WHAT YOU WILL DO:
Give the data again exactly, from its opening line through the line in which "const fitGap = 0.3;" appears.
◆ ◆ ◆ ◆ ◆
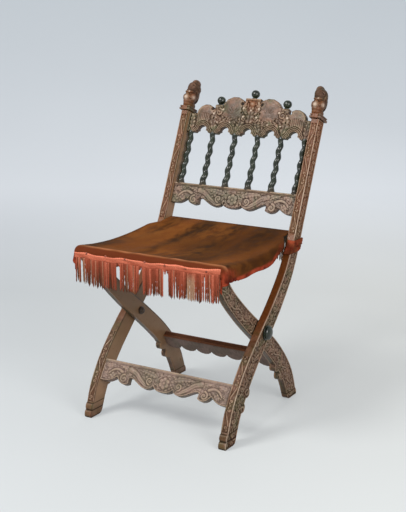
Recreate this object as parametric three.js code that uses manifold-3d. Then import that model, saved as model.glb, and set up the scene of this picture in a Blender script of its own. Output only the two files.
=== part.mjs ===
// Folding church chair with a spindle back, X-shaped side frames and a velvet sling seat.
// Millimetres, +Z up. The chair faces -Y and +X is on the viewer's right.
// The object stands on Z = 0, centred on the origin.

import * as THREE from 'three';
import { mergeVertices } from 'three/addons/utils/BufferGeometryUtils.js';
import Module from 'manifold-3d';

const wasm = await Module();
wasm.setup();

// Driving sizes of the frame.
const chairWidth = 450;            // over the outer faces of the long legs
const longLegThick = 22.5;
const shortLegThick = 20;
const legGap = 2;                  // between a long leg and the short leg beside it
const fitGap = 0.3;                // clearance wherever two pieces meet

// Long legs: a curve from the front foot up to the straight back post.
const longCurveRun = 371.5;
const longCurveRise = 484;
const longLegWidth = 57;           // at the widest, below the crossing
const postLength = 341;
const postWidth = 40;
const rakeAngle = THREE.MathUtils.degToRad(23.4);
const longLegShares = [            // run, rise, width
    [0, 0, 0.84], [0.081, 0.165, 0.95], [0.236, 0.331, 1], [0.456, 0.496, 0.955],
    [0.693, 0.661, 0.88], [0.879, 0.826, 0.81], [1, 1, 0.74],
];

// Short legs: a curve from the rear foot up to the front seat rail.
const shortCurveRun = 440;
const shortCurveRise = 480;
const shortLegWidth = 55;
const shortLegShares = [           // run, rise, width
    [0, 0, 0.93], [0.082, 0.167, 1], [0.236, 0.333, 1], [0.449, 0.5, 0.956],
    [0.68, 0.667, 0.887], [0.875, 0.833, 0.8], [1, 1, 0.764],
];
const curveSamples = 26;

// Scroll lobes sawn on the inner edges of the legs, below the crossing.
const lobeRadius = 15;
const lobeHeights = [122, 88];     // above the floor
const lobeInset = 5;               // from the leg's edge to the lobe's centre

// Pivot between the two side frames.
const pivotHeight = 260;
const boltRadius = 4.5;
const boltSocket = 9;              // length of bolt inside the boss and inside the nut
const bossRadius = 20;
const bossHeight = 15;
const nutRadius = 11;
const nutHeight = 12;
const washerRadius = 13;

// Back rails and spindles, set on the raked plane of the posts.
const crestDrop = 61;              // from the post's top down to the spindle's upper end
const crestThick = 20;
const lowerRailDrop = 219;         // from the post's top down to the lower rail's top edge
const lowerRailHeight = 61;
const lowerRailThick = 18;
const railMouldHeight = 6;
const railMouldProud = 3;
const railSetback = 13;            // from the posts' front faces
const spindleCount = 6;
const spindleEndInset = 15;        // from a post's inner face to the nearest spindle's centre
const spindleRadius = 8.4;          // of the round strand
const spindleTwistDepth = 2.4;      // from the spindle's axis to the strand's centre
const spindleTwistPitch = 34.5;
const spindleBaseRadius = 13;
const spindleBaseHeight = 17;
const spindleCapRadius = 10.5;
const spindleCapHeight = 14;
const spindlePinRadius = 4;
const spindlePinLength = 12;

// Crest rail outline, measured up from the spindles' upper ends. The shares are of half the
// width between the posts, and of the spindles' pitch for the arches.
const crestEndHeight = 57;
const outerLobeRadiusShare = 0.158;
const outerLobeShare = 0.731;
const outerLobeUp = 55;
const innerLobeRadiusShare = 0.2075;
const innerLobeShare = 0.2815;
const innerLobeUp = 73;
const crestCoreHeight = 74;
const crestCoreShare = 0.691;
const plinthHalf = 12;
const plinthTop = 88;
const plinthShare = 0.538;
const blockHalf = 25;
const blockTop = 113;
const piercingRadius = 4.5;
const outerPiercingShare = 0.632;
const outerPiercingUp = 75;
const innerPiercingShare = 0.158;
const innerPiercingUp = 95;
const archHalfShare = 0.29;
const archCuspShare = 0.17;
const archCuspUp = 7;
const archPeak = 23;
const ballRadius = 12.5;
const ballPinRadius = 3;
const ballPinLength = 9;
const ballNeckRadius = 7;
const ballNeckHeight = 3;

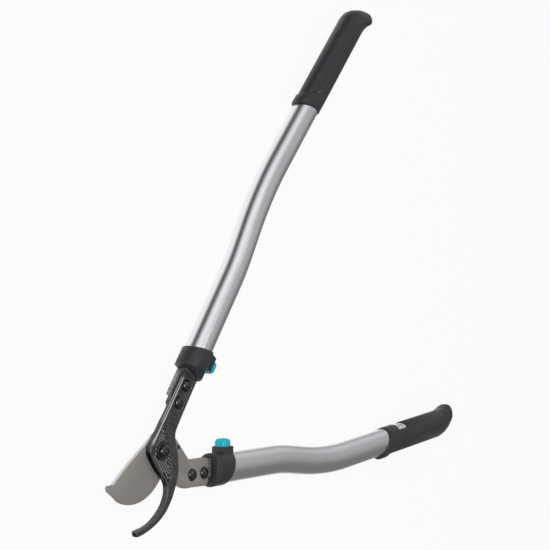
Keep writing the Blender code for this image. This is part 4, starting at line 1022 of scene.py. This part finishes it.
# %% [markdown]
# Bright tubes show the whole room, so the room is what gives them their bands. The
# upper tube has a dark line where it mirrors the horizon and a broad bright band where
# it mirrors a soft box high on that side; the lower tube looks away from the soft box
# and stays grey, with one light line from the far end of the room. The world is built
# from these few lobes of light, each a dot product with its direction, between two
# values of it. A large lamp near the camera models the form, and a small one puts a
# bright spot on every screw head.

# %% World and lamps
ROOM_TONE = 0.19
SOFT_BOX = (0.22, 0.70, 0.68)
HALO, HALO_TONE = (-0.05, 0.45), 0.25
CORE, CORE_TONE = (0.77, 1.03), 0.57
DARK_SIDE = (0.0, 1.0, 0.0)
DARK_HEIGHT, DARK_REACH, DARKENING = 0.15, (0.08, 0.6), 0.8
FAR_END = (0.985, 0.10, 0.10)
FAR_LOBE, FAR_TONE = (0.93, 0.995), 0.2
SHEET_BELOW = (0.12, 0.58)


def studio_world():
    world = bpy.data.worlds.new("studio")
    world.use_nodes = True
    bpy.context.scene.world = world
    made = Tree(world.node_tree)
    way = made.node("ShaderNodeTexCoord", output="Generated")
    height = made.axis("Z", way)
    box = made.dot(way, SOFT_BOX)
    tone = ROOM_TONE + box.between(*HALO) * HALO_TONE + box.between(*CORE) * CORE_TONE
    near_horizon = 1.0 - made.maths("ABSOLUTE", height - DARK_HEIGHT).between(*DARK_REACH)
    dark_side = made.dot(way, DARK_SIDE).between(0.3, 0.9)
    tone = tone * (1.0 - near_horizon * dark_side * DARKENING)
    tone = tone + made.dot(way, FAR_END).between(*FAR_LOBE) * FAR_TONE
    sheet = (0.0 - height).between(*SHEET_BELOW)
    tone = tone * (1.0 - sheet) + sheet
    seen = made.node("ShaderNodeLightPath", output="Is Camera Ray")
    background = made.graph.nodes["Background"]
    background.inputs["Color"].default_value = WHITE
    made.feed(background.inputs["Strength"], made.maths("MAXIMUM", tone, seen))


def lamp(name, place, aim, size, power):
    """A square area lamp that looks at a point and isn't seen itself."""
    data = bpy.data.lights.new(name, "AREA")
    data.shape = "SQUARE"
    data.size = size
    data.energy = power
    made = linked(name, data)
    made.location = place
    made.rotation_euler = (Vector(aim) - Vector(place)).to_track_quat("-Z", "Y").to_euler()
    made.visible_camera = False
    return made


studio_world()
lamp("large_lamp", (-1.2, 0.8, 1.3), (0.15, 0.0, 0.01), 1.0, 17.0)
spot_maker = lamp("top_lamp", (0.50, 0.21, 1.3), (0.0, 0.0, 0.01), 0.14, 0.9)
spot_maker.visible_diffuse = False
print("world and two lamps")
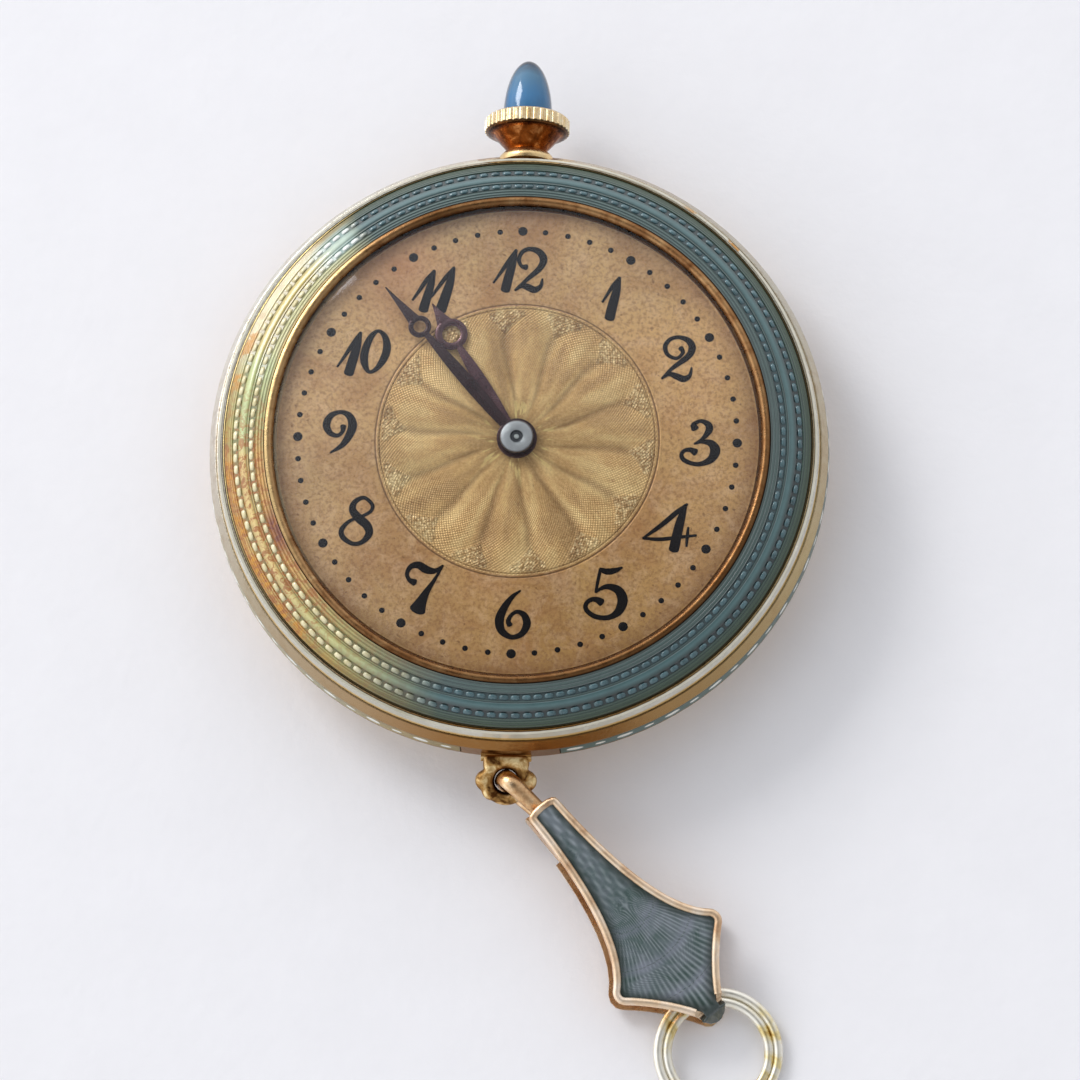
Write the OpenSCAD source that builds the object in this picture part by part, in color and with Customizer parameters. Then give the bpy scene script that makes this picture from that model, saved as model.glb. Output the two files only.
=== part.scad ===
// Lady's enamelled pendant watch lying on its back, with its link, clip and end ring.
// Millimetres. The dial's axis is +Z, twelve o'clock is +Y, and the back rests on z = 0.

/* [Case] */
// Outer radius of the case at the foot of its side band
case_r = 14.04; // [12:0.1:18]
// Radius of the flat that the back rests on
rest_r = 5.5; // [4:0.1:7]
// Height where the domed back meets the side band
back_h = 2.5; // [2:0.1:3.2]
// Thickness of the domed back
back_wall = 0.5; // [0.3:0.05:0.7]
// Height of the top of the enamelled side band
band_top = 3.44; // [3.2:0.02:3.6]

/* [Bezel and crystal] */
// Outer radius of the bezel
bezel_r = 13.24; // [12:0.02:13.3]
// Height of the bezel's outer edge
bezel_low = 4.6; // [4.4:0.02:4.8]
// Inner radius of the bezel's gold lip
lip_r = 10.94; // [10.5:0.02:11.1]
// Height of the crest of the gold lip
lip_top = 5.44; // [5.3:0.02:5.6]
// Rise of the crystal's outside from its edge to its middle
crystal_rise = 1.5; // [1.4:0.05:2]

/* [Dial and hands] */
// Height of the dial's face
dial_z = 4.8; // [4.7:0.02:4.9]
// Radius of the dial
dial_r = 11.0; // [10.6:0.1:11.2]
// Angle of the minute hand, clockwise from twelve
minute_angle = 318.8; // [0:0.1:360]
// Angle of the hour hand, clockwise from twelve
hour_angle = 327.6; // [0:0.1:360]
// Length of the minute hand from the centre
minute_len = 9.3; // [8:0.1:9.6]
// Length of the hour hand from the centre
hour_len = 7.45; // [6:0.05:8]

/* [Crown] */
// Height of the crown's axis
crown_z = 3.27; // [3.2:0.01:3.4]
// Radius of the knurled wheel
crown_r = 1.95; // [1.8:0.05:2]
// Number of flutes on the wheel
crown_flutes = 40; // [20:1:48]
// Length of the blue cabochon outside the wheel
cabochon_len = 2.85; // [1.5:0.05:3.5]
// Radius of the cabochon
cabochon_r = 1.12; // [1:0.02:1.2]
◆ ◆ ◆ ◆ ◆
TASK RESULT:
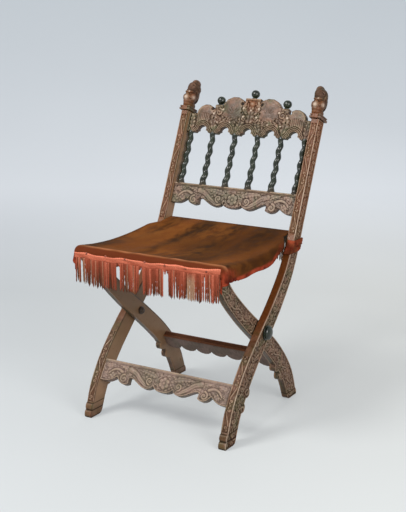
Recreate this object as parametric three.js code that uses manifold-3d. Then import that model, saved as model.glb, and set up the scene of this picture in a Blender script of its own. Output only the two files.
=== part.mjs ===
// Folding church chair with a spindle back, X-shaped side frames and a velvet sling seat.
// Millimetres, +Z up. The chair faces -Y and +X is on the viewer's right.
// The object stands on Z = 0, centred on the origin.

import * as THREE from 'three';
import { mergeVertices } from 'three/addons/utils/BufferGeometryUtils.js';
import Module from 'manifold-3d';

const wasm = await Module();
wasm.setup();

// Driving sizes of the frame.
const chairWidth = 450;            // over the outer faces of the long legs
const longLegThick = 22.5;
const shortLegThick = 20;
const legGap = 2;                  // between a long leg and the short leg beside it
const fitGap = 0.3;                // clearance wherever two pieces meet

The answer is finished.